The next step was to finish the mushrooms, so I added some more of the butter to the pan.  After it melted, I added the herbs and the mushrooms, until they were heated through.  The pan seemed a bit dry to me, so I added a tiny bit more Extra-Virgin Olive Oil.  Then I spooned the mushrooms around the scallops.  Then I finished the dish with a bit of parsley.

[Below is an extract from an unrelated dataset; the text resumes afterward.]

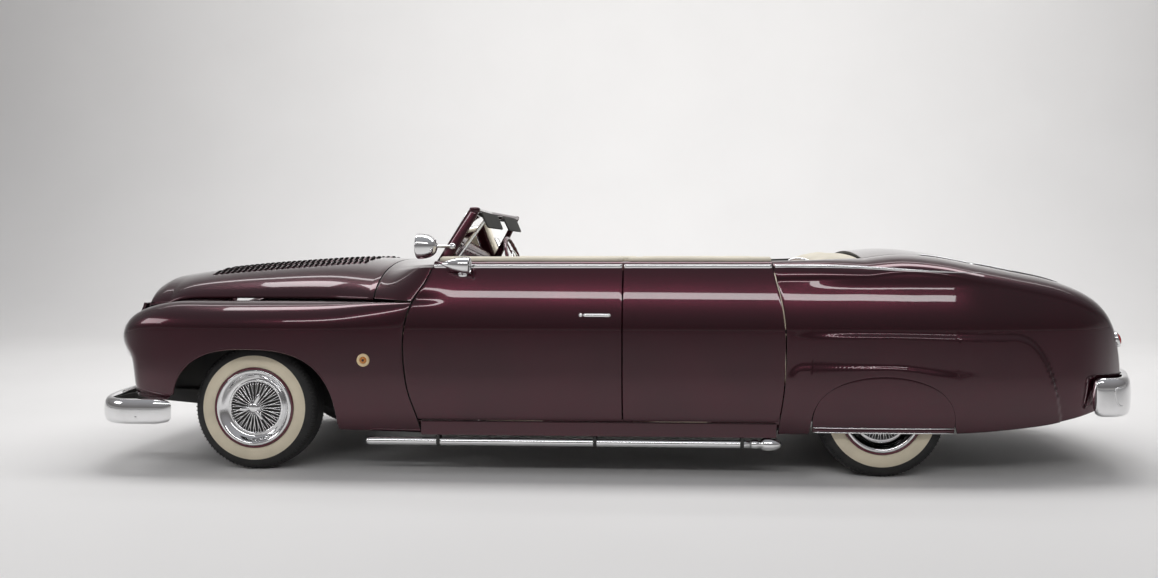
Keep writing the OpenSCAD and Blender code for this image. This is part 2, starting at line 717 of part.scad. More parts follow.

It looked better in person...hmmm...


The scallops were perfectly cooked on the inside.  Warm but still a bit opaque, sweet and juicy.

  

The mushrooms were well caramelized and had a kind of a combination earthy, nutty flavor.  Overall, a success.

2 comments:

  1. Sounds like an excellent dish, and I'm glad you recognize one of the issues with the searing (the oil not being hot enough). I think the other issue is that you didn't use enough oil---thus the sticking to the pan. If you're not using a non-stick pan (*I have said in the past that YES, you can get a good sear in a non-stick pan), then you will absolutely need to become friends with the oil and not worry about the fat content. In fact, if the heat is high enough, you wont need to worry about the oil soaking your scallops.
    I've been a stickler on plating and use of herbs in your past posts. I'm glad to see that you used both tarragon and thyme here....so why would you garnish with parsley? Think like a Chef: make the flavors of the dish and the garnish/plating make sense. Next time you cook with an herb, use it in it's "raw" form to garnish. You could have either snipped small bits of tarragon or thyme over the dish, OR, more creatively, put a small sprig along side the plated food as a decoration. Remember: You don't need to necessarily eat the garnish....it's often there to visually frame and compliment the food. If you ever start making radishes into roses, I'll never read your blogs again! :) Hey, I'm just being critical on the garnish because EVERY part of your plate should taste, smell, and LOOK like it was done by someone thinking like a Chef...so Keep on cooking!

    ReplyDelete
  2. I don't mind you being critical at all. I've learned alot from you! Keep it coming!